Young Dublin company Brokentalkers put themselves at a disadvantage from the off with their "recommended" On This One Night. Supposedly a promenade show through the streets of Dublin, in fact it all took place in a couple of rooms in the Docklands Authority's offices. There was wine and popcorn, which was nice, and polite ushers. In a room decked out in seedy disco style, a person with bandages wrapped around their head talked through a microphone about his/her sex-change. A woman in a sleek dress climbed a ladder to pout into a video camera, and her face stared out at us from a TV in the corner. A goofy chap in Speedos told a story about innocently abducting a young girl. In another room, a gentle fellow sat on a bed and followed video instructions on how to kill himself. The acting was uneven and the script strained, but the set design very effective and the ideas occasionally interesting.

Dreamers also left me longing for some narrative, anything to give the Lombard brothers' extraordinary dancing some sort of dramatic structure.

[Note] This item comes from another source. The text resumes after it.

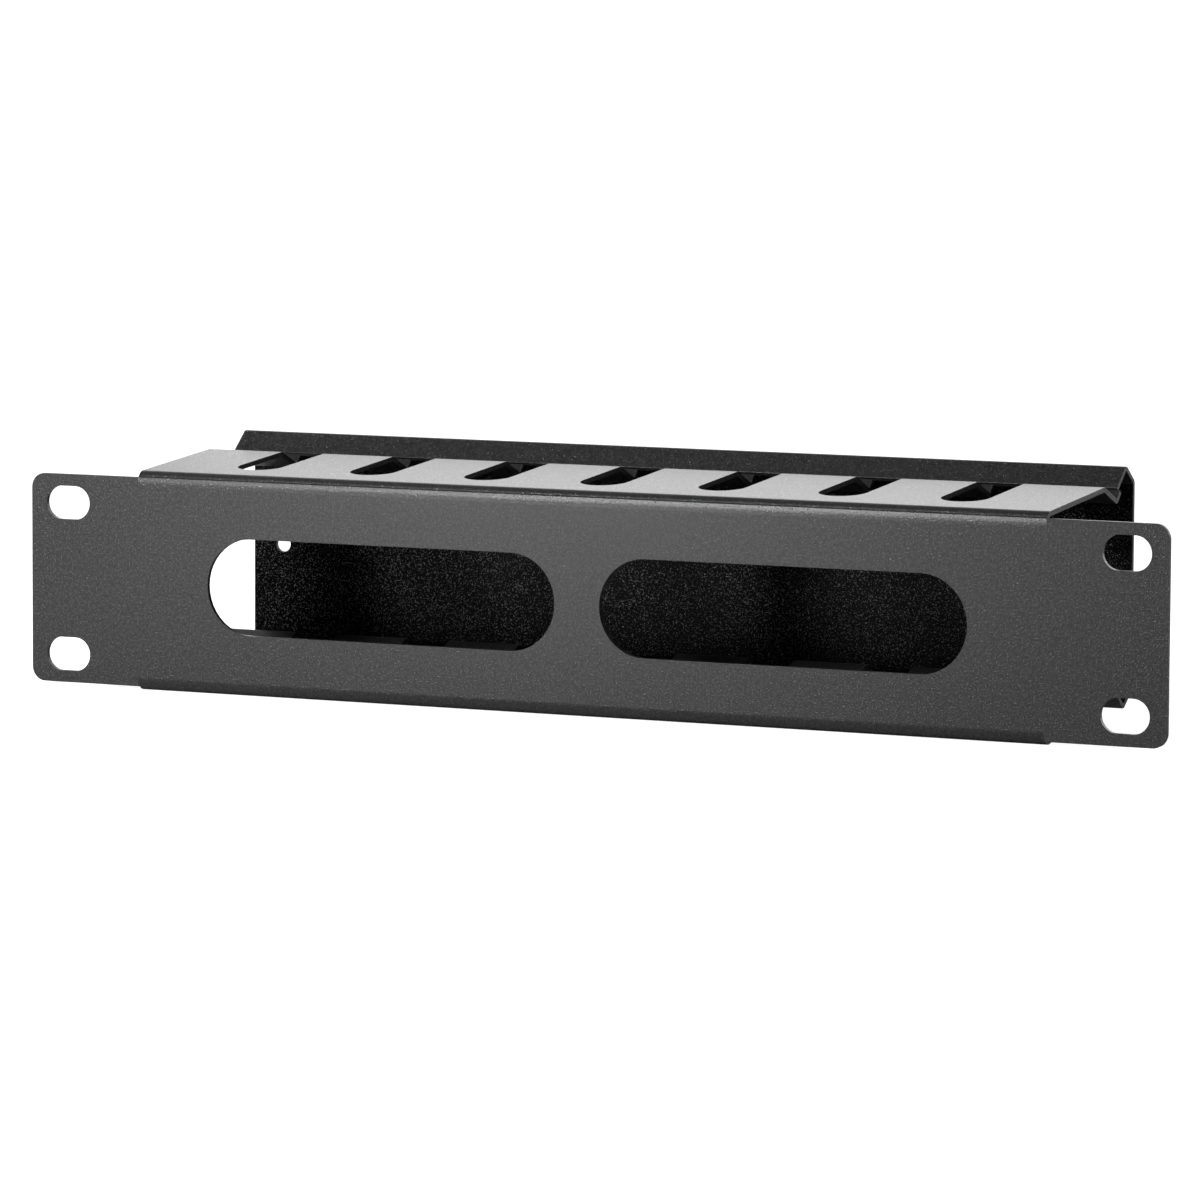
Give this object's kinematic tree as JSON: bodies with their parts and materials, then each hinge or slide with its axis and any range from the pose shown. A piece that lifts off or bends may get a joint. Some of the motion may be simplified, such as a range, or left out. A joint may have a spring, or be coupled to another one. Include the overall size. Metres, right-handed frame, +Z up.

The brothers are 20-something identical twins from Argentina who taught themselves to tapdance and breakdance and went in search of stardom in the US. It didn't quite work out, but they've made a show out of their story so far. The dancing is stunning, but with its limp narration and messy documentary footage, the story is clumsily told. The show is poorly served by its venue, the O'Reilly Theatre, a cavernous space that simply swallows many shows. Dreamers could pack a punch in a smaller, more intimate venue, where the brothers' engaging enthusiasm and furious dancing could warm up a tired audience, but the venue bled the show of its passion. We were left with a fabulous, technical display of dancing, but not a moving one.